- [Source excerpt]:
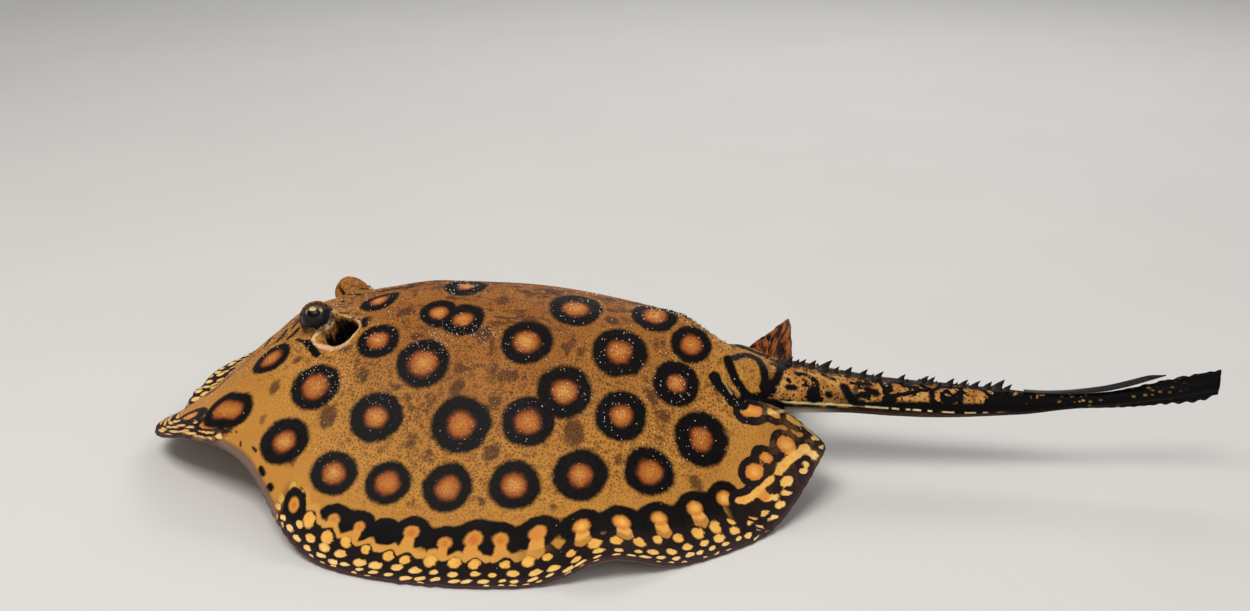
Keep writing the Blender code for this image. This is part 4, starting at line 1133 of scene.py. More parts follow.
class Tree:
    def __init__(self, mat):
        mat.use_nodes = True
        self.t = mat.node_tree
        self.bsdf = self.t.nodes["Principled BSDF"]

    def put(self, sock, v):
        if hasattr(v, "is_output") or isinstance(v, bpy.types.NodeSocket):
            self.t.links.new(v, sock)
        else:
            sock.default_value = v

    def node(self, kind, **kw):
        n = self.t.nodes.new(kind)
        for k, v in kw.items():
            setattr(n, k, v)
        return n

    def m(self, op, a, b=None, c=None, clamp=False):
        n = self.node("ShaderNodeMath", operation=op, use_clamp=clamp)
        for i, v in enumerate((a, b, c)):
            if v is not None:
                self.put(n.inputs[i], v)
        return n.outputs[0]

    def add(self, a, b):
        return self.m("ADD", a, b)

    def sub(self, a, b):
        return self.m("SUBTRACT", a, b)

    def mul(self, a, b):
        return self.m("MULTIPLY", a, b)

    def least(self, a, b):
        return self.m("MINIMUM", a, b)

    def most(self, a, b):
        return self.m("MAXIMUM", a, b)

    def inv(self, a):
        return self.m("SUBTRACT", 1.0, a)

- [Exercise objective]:
Nothing should be changed: write out all of the data as is.

- [Task solution]:
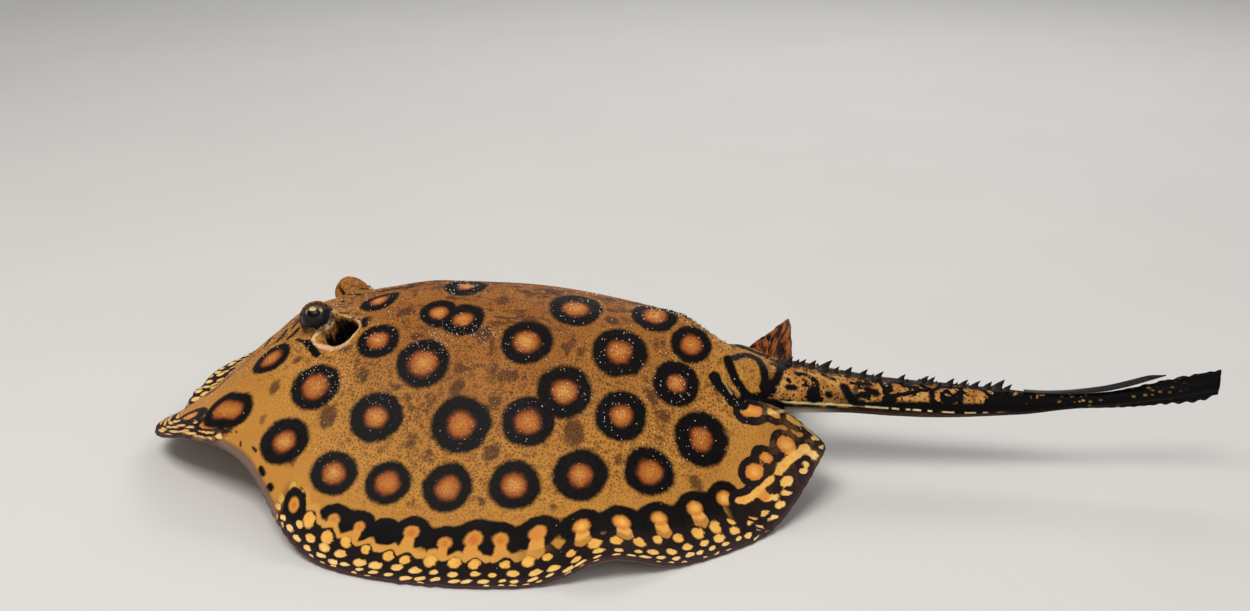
Keep writing the Blender code for this image. This is part 4, starting at line 1133 of scene.py. More parts follow.
class Tree:
    def __init__(self, mat):
        mat.use_nodes = True
        self.t = mat.node_tree
        self.bsdf = self.t.nodes["Principled BSDF"]

    def put(self, sock, v):
        if hasattr(v, "is_output") or isinstance(v, bpy.types.NodeSocket):
            self.t.links.new(v, sock)
        else:
            sock.default_value = v

    def node(self, kind, **kw):
        n = self.t.nodes.new(kind)
        for k, v in kw.items():
            setattr(n, k, v)
        return n

    def m(self, op, a, b=None, c=None, clamp=False):
        n = self.node("ShaderNodeMath", operation=op, use_clamp=clamp)
        for i, v in enumerate((a, b, c)):
            if v is not None:
                self.put(n.inputs[i], v)
        return n.outputs[0]

    def add(self, a, b):
        return self.m("ADD", a, b)

    def sub(self, a, b):
        return self.m("SUBTRACT", a, b)

    def mul(self, a, b):
        return self.m("MULTIPLY", a, b)

    def least(self, a, b):
        return self.m("MINIMUM", a, b)

    def most(self, a, b):
        return self.m("MAXIMUM", a, b)

    def inv(self, a):
        return self.m("SUBTRACT", 1.0, a)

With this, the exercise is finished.